-- START OF DATA EXTRACT --
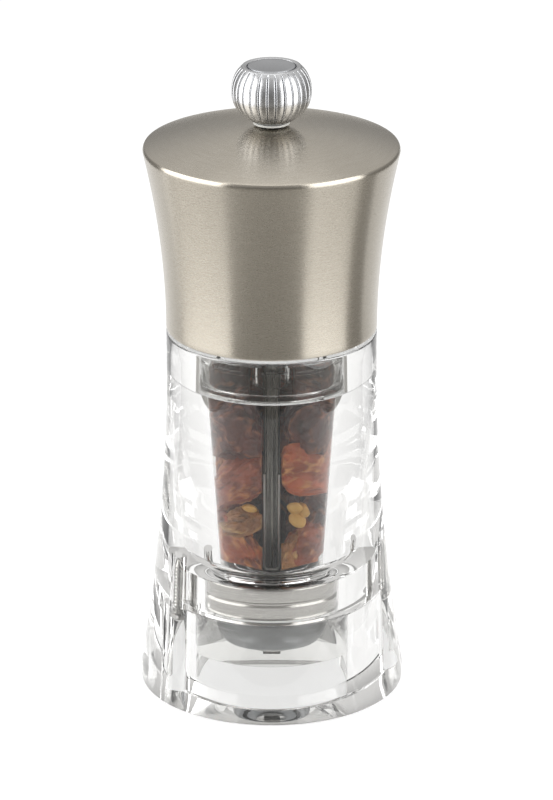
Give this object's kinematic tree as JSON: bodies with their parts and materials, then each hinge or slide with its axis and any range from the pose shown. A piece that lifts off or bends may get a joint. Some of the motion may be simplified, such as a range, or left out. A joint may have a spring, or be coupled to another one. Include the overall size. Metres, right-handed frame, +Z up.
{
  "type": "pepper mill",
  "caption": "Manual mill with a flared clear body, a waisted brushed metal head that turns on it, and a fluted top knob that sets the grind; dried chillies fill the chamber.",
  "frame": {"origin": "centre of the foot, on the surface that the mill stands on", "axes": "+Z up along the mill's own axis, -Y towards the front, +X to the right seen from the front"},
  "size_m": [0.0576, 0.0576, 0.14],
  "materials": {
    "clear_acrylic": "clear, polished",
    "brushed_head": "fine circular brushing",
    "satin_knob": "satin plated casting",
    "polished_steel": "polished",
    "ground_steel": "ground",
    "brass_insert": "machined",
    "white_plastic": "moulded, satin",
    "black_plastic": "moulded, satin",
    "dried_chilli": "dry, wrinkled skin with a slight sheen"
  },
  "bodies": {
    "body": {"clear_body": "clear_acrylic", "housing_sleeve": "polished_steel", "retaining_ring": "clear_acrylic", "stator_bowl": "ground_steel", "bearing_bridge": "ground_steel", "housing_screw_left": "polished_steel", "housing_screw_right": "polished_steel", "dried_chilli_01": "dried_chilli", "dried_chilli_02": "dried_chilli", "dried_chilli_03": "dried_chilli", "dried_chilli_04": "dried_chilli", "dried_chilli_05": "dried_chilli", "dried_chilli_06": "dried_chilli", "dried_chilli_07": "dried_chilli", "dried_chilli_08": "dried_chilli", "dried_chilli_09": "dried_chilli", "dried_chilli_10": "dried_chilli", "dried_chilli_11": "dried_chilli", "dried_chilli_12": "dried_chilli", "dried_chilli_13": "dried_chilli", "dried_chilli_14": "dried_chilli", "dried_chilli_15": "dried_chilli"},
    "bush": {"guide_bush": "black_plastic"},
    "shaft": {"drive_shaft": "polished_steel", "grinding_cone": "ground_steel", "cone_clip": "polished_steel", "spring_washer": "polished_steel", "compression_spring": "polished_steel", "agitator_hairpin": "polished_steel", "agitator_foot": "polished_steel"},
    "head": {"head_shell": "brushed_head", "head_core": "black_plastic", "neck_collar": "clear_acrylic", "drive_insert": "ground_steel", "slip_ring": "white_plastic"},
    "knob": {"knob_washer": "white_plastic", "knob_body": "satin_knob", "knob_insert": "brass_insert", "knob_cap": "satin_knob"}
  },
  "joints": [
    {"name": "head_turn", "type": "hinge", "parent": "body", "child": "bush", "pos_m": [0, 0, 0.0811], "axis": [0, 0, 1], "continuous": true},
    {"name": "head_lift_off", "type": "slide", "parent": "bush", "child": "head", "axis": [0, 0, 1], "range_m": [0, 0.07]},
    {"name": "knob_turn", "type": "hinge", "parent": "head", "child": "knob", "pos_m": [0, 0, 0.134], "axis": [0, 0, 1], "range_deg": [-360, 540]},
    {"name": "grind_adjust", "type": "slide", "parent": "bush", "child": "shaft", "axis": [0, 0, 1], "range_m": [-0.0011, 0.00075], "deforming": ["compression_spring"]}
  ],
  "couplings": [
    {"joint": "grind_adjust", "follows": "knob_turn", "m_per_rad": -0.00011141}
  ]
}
-- END OF DATA EXTRACT --
_WHAT YOU SHOULD DO_
Each line of the material should be duplicated exactly, please.

_OUTPUT BELOW_
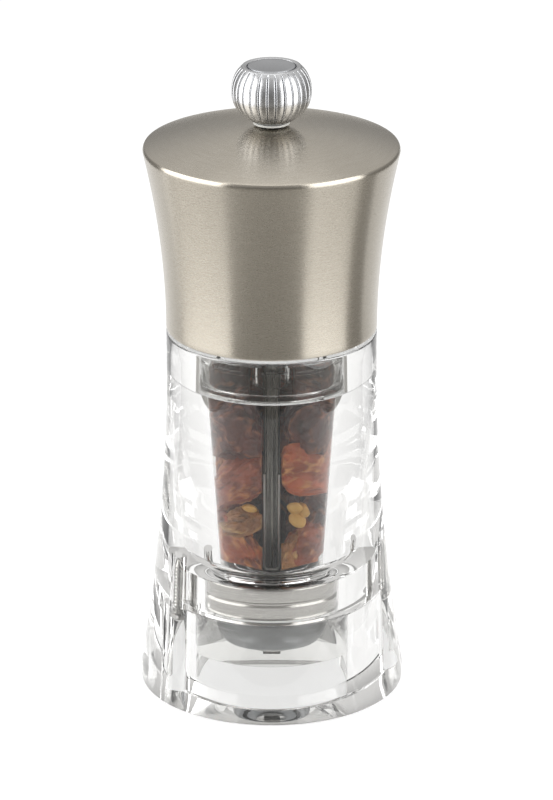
Give this object's kinematic tree as JSON: bodies with their parts and materials, then each hinge or slide with its axis and any range from the pose shown. A piece that lifts off or bends may get a joint. Some of the motion may be simplified, such as a range, or left out. A joint may have a spring, or be coupled to another one. Include the overall size. Metres, right-handed frame, +Z up.
{
  "type": "pepper mill",
  "caption": "Manual mill with a flared clear body, a waisted brushed metal head that turns on it, and a fluted top knob that sets the grind; dried chillies fill the chamber.",
  "frame": {"origin": "centre of the foot, on the surface that the mill stands on", "axes": "+Z up along the mill's own axis, -Y towards the front, +X to the right seen from the front"},
  "size_m": [0.0576, 0.0576, 0.14],
  "materials": {
    "clear_acrylic": "clear, polished",
    "brushed_head": "fine circular brushing",
    "satin_knob": "satin plated casting",
    "polished_steel": "polished",
    "ground_steel": "ground",
    "brass_insert": "machined",
    "white_plastic": "moulded, satin",
    "black_plastic": "moulded, satin",
    "dried_chilli": "dry, wrinkled skin with a slight sheen"
  },
  "bodies": {
    "body": {"clear_body": "clear_acrylic", "housing_sleeve": "polished_steel", "retaining_ring": "clear_acrylic", "stator_bowl": "ground_steel", "bearing_bridge": "ground_steel", "housing_screw_left": "polished_steel", "housing_screw_right": "polished_steel", "dried_chilli_01": "dried_chilli", "dried_chilli_02": "dried_chilli", "dried_chilli_03": "dried_chilli", "dried_chilli_04": "dried_chilli", "dried_chilli_05": "dried_chilli", "dried_chilli_06": "dried_chilli", "dried_chilli_07": "dried_chilli", "dried_chilli_08": "dried_chilli", "dried_chilli_09": "dried_chilli", "dried_chilli_10": "dried_chilli", "dried_chilli_11": "dried_chilli", "dried_chilli_12": "dried_chilli", "dried_chilli_13": "dried_chilli", "dried_chilli_14": "dried_chilli", "dried_chilli_15": "dried_chilli"},
    "bush": {"guide_bush": "black_plastic"},
    "shaft": {"drive_shaft": "polished_steel", "grinding_cone": "ground_steel", "cone_clip": "polished_steel", "spring_washer": "polished_steel", "compression_spring": "polished_steel", "agitator_hairpin": "polished_steel", "agitator_foot": "polished_steel"},
    "head": {"head_shell": "brushed_head", "head_core": "black_plastic", "neck_collar": "clear_acrylic", "drive_insert": "ground_steel", "slip_ring": "white_plastic"},
    "knob": {"knob_washer": "white_plastic", "knob_body": "satin_knob", "knob_insert": "brass_insert", "knob_cap": "satin_knob"}
  },
  "joints": [
    {"name": "head_turn", "type": "hinge", "parent": "body", "child": "bush", "pos_m": [0, 0, 0.0811], "axis": [0, 0, 1], "continuous": true},
    {"name": "head_lift_off", "type": "slide", "parent": "bush", "child": "head", "axis": [0, 0, 1], "range_m": [0, 0.07]},
    {"name": "knob_turn", "type": "hinge", "parent": "head", "child": "knob", "pos_m": [0, 0, 0.134], "axis": [0, 0, 1], "range_deg": [-360, 540]},
    {"name": "grind_adjust", "type": "slide", "parent": "bush", "child": "shaft", "axis": [0, 0, 1], "range_m": [-0.0011, 0.00075], "deforming": ["compression_spring"]}
  ],
  "couplings": [
    {"joint": "grind_adjust", "follows": "knob_turn", "m_per_rad": -0.00011141}
  ]
}